Tokyo had only taken any action as they realized it was going to ruin their other political plans for reactor restarts and the Olympic bid. Most of what has been done so far has been hollow political posturing. The ongoing risks at Fukushima are far beyond the water leaks. The fuel removal and building instability both pose a considerable risk to a wide swath of Japan and will until the site is fully defueled and dismantled. Adding to this complexity is that Japan, both TEPCO and the government have completely failed to find the locations of the melted fuel. This doesn’t just complicate the decommissioning of the reactors, it leaves a huge unknown in terms or future problems or leaks at the plant. Experts have cited again and again the very tenuous and still risky situation at the plant. The plans for dealing with the disaster at Fukushima are all very unpredictable and untested.
Government paralysis has already impacted their plan as they failed to allocate the money needed to replace the dangerous leaking tanks at the plant, something they considered a priority. Technologies like the frozen wall, considered a magic bullet by the government has only been used on a temporary basis in construction projects before and not on such a wide scale. Problems could still arise and they may not be solvable. The government also plans to fund a new water treatment system. It is not clear if they intend to do so from the ground up or to try to fix the ALPS treatment system that has failed to complete testing. There is still no solution for the large amounts of tritium found in the water at the plant. It is impossible to give any future assurances about the status of the plant or the water leak situation with so many unknowns.
Activists have also shown that the government claims that Tokyo is “unaffected” by radiation from the Fukushima disaster are untrue. From The Hindu
“In Tokyo, a civic group measured radiation levels at 37 sites planned for the 2020 Games. At many of the sites, the group detected higher levels of radiation than before the 2011 disaster, and also found radioactive caesium, which was almost absent before, at a soccer stadium 30 kilometres north of the capital. “Whether you support Tokyo’s Olympics bid or not, we have a moral responsibility to show the international community facts about radiation contamination in Tokyo,” Takehiko Tsukushi, a member of the group, said.”
“The government and major media outlets have downplayed the recent crisis, while highlighting the victories of Japanese athletes at the 2012 London Games, according to Setsuko Kuroda, a member of No Nukes Fukushima Women. “There is no time for the Olympics,” Kuroda said. “If Japan can afford to hold the Olympic Games, the government should spend that money to evacuate children from Fukushima immediately.” Japanese Prime Minister Shinzo Abe has said that the world would be “closely watching” how Japan handles the Fukushima nuclear crisis.”
This brings up another very relevant issue as the Japan central government has not done certain decontamination work citing costs. People remain in temporary trailers with no hope of going home soon or being fully compensated so they can move elsewhere. Children still live and attend school in locations higher than international standards consider safe. The people in Fukushima have been practically forgotten as the government has spent years mostly ignoring the disaster in Fukushima.

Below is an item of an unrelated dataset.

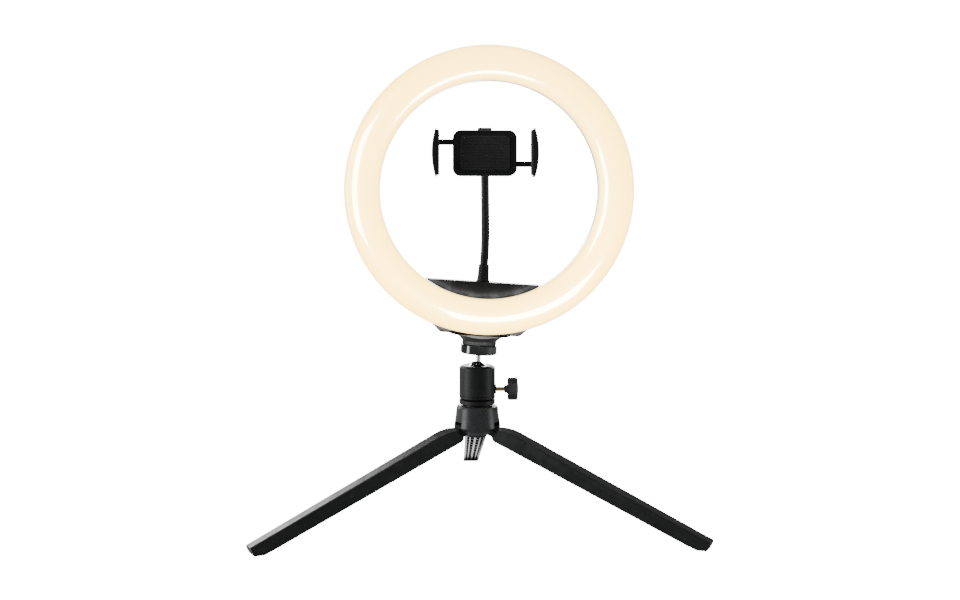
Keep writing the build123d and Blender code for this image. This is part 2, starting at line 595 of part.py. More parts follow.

It is easy to see why people are outraged at the Tokyo bid for the games.
In the efforts by the Japanese contingent to explain away the Fukushima disaster they insisted that seafood was safe, only a few weeks ago all fishing off the Fukushima region was suspended indefinitely. The government intervention level of 100 bq/kg while forced upon the people in Japan may not be acceptable to an international public who are not stuck living with such a problem. Many in Japan find the government level unacceptable and seek safer seafood.
The world press does not appear to be buying Japan’s “don’t worry trust us” explanations for the risk the Fukushima disaster puts on the potential games. This is after all the same government that told the world there were no meltdowns at Fukushima for months after they happened. Both quotes via NHK
“A British journalist said Tokyo officials only emphasize the city’s safety but had still not answered the question. The reporter called it a grave problem that should be taken more seriously.”
“An American journalist expressed dissatisfaction with the answer and said the question will be asked repeatedly.”
This from JapanTimes:
““They’re not dealing with the issue,” said Duncan Mackay, founder and publisher of insidethegames, a publication that features in-depth analyses of all things Olympic. “The issue isn’t whether the (radiation) situation is the same as London, New York or Paris. London, Paris and New York aren’t bidding for the games. Tokyo is. The perception internationally and among some IOC members is that Fukushima is an issue.”
If Japan were to manage to get the games Abe would very likely be forced to eat his words. But would he even be in office in seven years?